La escritura para mí, antes que nada, es un medio de conocimiento de mí misma, después es una forma de ser a través de la palabra, al final es creación y estética. Me sirve para aclarar mi oscuridad y permite que ésta no me habite completamente en todos los aspectos de mi vida. Mi escritura es muchas veces sobre mi oscuridad, sobre las cosas que no digo en el día a día, pero que siguen siendo parte fundamental de lo que soy. Escribo para que la angustia que me caracteriza, así como mi propensión al fracaso y la comparación, no me nublen el juicio en el mundo en el que debo funcionar.
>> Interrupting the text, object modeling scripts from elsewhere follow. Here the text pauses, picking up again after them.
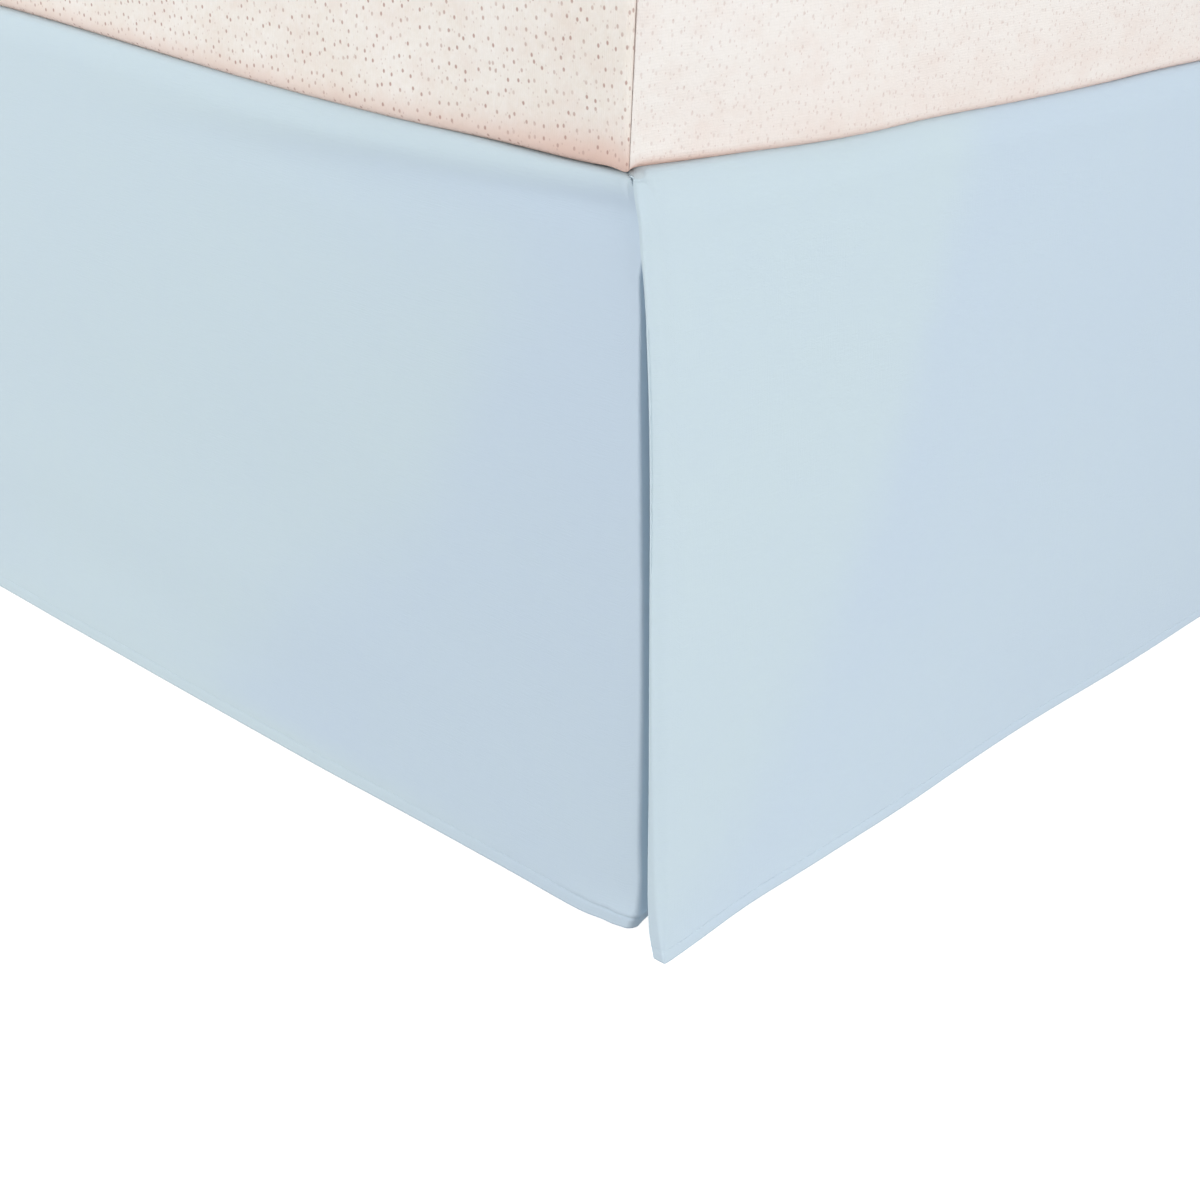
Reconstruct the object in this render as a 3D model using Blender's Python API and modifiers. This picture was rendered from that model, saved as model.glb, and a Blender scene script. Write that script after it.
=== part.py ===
"""A fitted bed skirt on its bed.

The skirt is a flat deck with three drops sewn to its edges: a foot drop whose ends wrap the
bed's corners, and two side drops whose foot ends are rolled back over those corners.
The bed is plain: a base on six legs, and a mattress on the deck.

Bed coordinates, in metres: x from the bed's middle line, y from the skirt's foot face towards
the head, z from the floor. An empty carries every part and centres the bed over the origin.
"""
import math

import bmesh
import bpy

# ---- bed ----
BED_WIDTH = 1.524
BED_LENGTH = 2.032
HALF_WIDTH = BED_WIDTH / 2
SEAT_GAP = 0.0003                 # between pieces that touch

# ---- skirt, as cut and sewn ----
CLOTH = 0.0012                    # thickness of every sheet
DECK_TOP = 0.3860                 # upper face of the deck above the floor
HEM_LEVEL = 0.010                 # hem above the floor
SHOULDER_RADIUS = 0.010           # bend of a drop over the base's edge
SEAM_INSET = 0.012                # from a drop's hanging face in to its seam with the deck
CORNER_SQUEEZE = 0.20             # share of the shoulder that is left at a corner
SQUEEZE_REACH = 0.070             # distance from a corner over which the shoulder tightens
PLEAT_DEPTH = 0.090               # how far the corner pleat runs back behind a side drop
PLEAT_STACK = 0.0039              # foot drop's return behind the side drop's outer face, at the top
RETURN_TOP = 0.005                # top edge of the pleat's hidden layers, below the deck
DECK_CORNER = 0.008               # where the deck's cut corner leaves its side edge

# ---- foot drop's corner fold ----
FOLD_RADIUS_TOP = 0.0040
FOLD_RADIUS_HEM = 0.0050
FOLD_LEAN = 0.0255                # the fold leans out sideways by this much at the hem
FOLD_POWER = 0.8                  # below 1: it leans out sooner near the top
HEM_LIFT = 0.003                  # the leaning fold carries its hem up by this much
LIFT_REACH = 0.035
RETURN_DIP = 0.0040               # the return bows in behind the fold by this much at the hem
RETURN_TURN = 0.025               # distance behind the foot face where it swings out to the seam
RETURN_SETTLE = 1 / 3             # share of the return in which it bows and drops under the deck
FOLD_HIDDEN = 0.45                # share of that drop already made at the end of the fold

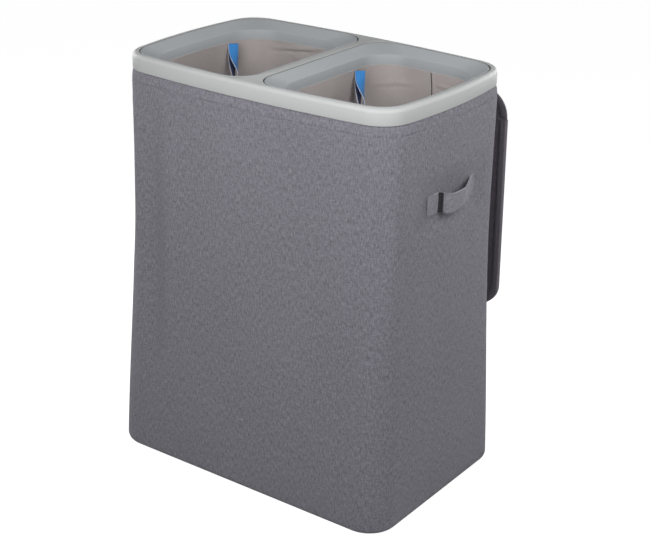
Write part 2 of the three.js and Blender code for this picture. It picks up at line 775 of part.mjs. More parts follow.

Escribo para hacer un balance, para no volverme loca en un mundo lleno de cosas que no puedo cambiar, en un mundo que no se hace a la medida de nadie, pero en el que muy seguido quedo más corta que todos los demás, insuficiente. Y después encuentro que mucho de eso debe transformarse en literatura, y este proceso de reescritura y revisión lo disfruto mucho también, me hace sentir en paz.
Me pregunto también en dónde quedó la vergüenza o si ésta sigue siendo algún motor. La verdad es que ahí sigue. Escribo muchas cosas que no podría permitir que el mundo las supiera, cuando digo que escribo, no quiere decir que lo que escribo sea digno de publicarse o de mostrarse; escribir, para mí, es una satisfacción que no se cuantifica en medida de lo que se da a conocer a los otros. Muchas veces me basta con escribir para decirme las cosas a mí misma, porque de alguna forma esto me hace sentido. Curiosamente, todo aquello que guardo lejos de los demás, vuelve y vuelve día tras día, y cada que vuelve lo escribo otra vez, más o menos igual que a los quince años en los cuadernos que llené escribiendo de cosas que no podía decir. Y éstas son las cosas que más atesoro y cuido.
Quizá no pueda exponer totalmente lo que implica para mí la escritura, por qué, aunque me importa publicar y tengo libros ahí listos, no es mi meta número uno, pero sí puedo decir sin temor a equivocarme que el día en que escribo (sea lo que sea) siento que ha sido un buen día, no importa si no he logrado páginas memorables, dejar algo ahí es fundamental. Es importante, de una manera difícil de explicar.